From a governance perspective, a comprehensive CEO succession plan is a fundamental aspect of sound risk management. It mitigates various risks: operational disruption, financial instability, reputational damage, and strategic paralysis. The board's fiduciary duty includes ensuring the long term viability and success of the organisation, and leadership continuity is central to this. Independent directors have a particular responsibility to challenge the incumbent CEO and management team to ensure that succession planning is a continuous, objective, and rigorous process, free from personal biases or short term thinking.
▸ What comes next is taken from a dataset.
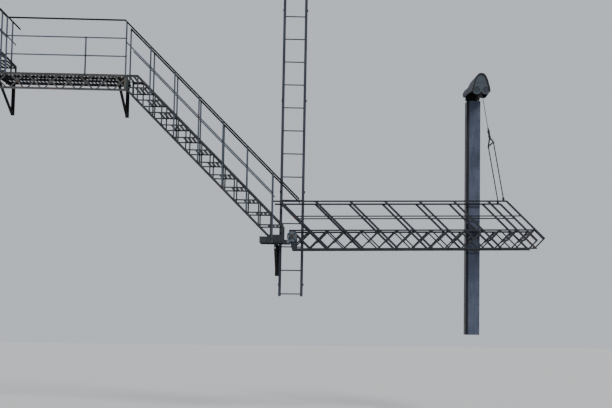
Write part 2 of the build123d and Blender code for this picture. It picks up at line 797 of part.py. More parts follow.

In many jurisdictions, including those within the EU, corporate governance codes explicitly mandate board oversight of succession planning for the CEO and other key executive roles. Adherence to these codes is not just a compliance exercise; it reflects a commitment to best practice that protects shareholder interests and promotes responsible corporate behaviour. Organisations with mature governance structures understand that effective CEO succession planning is not an optional extra, but a core component of their strategic framework, underpinning their capacity to adapt, grow, and endure for decades to come.

Key Takeaway

CEO succession planning is a critical strategic imperative, not a mere administrative task, directly influencing enterprise value, market confidence, and long term organisational resilience. Boards often underestimate its significance, leading to costly delays and an overreliance on single candidates, which can destabilise operations and erode investor trust. Proactive, board led succession ensures strategic continuity, cultivates a strong internal talent pipeline, and acts as a fundamental safeguard against future uncertainties, ultimately enhancing competitive advantage and sustainable growth.